Objective
Gather up the lines that contain "picture".

Input for this task
^^^^^^^^
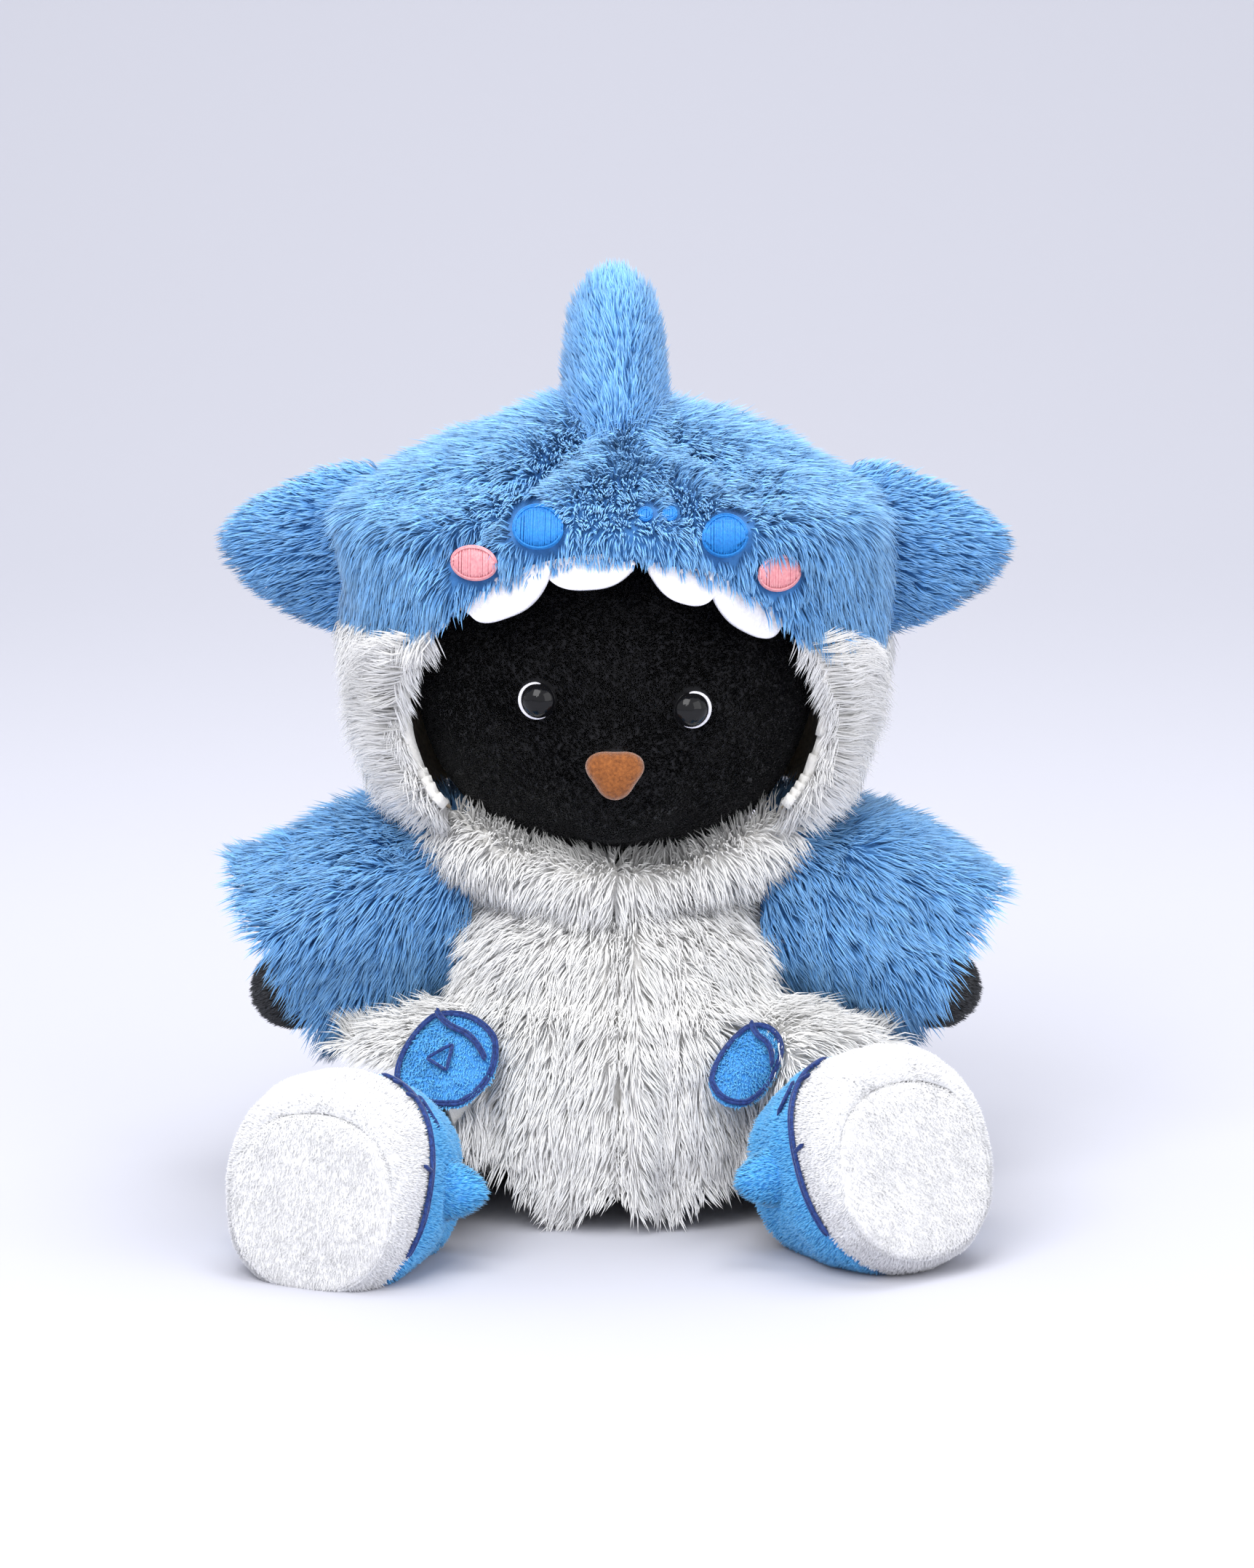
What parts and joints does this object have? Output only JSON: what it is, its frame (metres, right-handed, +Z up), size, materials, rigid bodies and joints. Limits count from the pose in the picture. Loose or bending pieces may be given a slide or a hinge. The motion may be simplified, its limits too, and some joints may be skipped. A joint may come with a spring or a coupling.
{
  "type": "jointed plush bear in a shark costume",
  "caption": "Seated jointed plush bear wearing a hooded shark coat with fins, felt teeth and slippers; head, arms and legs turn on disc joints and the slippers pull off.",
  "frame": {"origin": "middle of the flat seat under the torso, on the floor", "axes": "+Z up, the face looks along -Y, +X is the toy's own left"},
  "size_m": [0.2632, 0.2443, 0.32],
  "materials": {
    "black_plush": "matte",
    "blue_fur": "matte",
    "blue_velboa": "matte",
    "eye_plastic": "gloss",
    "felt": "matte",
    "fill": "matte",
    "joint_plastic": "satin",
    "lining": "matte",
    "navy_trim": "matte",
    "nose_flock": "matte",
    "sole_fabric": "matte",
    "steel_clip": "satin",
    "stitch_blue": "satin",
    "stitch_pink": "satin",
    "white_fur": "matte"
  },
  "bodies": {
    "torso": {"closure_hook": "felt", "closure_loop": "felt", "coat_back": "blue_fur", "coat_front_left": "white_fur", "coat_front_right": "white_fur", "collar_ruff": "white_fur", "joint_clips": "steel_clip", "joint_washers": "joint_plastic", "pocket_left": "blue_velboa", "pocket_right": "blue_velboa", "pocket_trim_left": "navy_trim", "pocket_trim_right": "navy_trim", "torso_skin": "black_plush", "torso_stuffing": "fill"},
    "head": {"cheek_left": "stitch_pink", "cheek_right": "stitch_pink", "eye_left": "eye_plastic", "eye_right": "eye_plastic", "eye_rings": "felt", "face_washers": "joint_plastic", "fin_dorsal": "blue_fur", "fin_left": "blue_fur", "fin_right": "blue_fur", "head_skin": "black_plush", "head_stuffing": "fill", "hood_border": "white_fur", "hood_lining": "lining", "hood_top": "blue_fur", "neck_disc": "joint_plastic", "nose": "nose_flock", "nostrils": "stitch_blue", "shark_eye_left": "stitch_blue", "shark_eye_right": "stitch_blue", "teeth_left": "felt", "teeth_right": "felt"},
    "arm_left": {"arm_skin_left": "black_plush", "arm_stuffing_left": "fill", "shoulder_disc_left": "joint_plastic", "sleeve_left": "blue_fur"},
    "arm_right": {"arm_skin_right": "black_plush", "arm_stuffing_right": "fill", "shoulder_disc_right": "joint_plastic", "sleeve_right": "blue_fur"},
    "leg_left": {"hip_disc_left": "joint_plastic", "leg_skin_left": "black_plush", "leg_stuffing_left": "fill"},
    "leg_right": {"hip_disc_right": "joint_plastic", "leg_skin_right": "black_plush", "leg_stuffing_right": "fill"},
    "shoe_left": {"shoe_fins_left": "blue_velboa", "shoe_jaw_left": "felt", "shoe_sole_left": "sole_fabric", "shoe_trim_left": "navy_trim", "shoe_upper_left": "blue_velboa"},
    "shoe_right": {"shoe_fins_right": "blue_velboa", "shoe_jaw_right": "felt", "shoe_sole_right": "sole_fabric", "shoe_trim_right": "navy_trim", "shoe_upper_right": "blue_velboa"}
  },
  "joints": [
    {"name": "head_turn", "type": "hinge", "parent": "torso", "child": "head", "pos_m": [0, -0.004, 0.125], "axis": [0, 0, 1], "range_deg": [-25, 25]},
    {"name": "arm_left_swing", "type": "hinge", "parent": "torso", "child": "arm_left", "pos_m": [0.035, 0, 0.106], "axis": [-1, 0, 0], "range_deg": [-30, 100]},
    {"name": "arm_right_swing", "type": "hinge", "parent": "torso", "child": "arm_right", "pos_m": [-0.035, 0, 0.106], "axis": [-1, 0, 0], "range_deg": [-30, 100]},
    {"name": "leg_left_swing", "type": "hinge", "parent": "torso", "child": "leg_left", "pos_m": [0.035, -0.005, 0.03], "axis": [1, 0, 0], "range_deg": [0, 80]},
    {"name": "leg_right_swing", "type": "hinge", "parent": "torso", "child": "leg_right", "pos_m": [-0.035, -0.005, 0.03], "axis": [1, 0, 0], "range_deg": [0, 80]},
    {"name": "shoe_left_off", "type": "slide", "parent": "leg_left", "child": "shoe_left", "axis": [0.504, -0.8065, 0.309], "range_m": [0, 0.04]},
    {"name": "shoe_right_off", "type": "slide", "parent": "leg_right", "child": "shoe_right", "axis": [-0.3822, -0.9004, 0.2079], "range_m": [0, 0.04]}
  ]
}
^^^^^^^^
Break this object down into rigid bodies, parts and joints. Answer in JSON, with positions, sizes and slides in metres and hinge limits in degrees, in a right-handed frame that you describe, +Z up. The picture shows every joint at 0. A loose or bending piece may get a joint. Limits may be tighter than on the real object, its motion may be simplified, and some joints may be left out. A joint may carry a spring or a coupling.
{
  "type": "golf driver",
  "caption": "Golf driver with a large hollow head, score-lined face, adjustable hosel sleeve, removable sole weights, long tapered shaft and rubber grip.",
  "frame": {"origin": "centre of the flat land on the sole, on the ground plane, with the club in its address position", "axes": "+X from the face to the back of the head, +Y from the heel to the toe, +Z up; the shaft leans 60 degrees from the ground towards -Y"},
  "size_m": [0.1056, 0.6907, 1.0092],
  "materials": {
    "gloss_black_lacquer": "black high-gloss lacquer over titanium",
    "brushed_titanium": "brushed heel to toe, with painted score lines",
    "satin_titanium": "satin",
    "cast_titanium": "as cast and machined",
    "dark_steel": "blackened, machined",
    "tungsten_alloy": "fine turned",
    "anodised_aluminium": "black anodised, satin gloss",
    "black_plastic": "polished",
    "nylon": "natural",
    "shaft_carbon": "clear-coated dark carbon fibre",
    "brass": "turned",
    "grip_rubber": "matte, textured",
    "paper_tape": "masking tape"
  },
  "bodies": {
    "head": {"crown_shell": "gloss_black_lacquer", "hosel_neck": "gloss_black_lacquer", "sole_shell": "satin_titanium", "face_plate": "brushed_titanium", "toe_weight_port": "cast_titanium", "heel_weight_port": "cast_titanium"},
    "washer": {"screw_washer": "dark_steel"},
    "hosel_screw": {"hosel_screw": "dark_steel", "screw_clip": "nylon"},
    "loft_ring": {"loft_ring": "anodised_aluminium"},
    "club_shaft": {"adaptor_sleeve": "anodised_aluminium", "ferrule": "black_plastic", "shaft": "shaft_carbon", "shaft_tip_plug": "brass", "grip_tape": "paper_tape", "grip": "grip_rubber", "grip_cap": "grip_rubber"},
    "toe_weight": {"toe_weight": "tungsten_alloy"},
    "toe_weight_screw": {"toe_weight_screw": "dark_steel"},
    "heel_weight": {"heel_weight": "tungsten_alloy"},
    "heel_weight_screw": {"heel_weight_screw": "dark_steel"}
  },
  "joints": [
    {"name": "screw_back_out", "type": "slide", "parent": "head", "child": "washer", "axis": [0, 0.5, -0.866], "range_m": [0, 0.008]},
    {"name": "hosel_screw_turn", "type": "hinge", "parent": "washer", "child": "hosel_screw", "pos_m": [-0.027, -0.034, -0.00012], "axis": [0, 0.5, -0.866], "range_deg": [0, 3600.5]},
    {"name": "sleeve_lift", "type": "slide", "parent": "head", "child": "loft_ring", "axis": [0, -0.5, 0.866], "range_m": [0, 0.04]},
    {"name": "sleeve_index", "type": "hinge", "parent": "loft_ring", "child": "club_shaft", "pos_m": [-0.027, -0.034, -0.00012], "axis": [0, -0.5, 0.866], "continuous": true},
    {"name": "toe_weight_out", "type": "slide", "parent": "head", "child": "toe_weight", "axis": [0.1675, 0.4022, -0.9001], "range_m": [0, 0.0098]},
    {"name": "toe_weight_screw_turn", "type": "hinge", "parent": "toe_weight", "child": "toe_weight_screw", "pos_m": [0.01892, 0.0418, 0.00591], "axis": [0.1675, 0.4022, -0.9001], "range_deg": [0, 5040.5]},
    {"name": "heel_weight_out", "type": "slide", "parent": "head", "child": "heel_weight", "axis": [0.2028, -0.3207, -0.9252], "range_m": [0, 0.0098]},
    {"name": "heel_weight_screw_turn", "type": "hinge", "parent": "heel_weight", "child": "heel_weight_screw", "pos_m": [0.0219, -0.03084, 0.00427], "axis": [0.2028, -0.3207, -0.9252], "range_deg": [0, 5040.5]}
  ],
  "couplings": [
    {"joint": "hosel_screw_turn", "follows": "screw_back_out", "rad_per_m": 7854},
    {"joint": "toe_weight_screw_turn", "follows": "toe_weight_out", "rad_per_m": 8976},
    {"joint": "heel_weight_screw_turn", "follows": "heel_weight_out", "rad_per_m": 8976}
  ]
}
^^^^^^^^
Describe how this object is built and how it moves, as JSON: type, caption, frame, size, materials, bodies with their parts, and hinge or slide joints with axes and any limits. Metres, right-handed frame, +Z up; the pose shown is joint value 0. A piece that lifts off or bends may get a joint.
^^^^^^^^
Result
What parts and joints does this object have? Output only JSON: what it is, its frame (metres, right-handed, +Z up), size, materials, rigid bodies and joints. Limits count from the pose in the picture. Loose or bending pieces may be given a slide or a hinge. The motion may be simplified, its limits too, and some joints may be skipped. A joint may come with a spring or a coupling.
Break this object down into rigid bodies, parts and joints. Answer in JSON, with positions, sizes and slides in metres and hinge limits in degrees, in a right-handed frame that you describe, +Z up. The picture shows every joint at 0. A loose or bending piece may get a joint. Limits may be tighter than on the real object, its motion may be simplified, and some joints may be left out. A joint may carry a spring or a coupling.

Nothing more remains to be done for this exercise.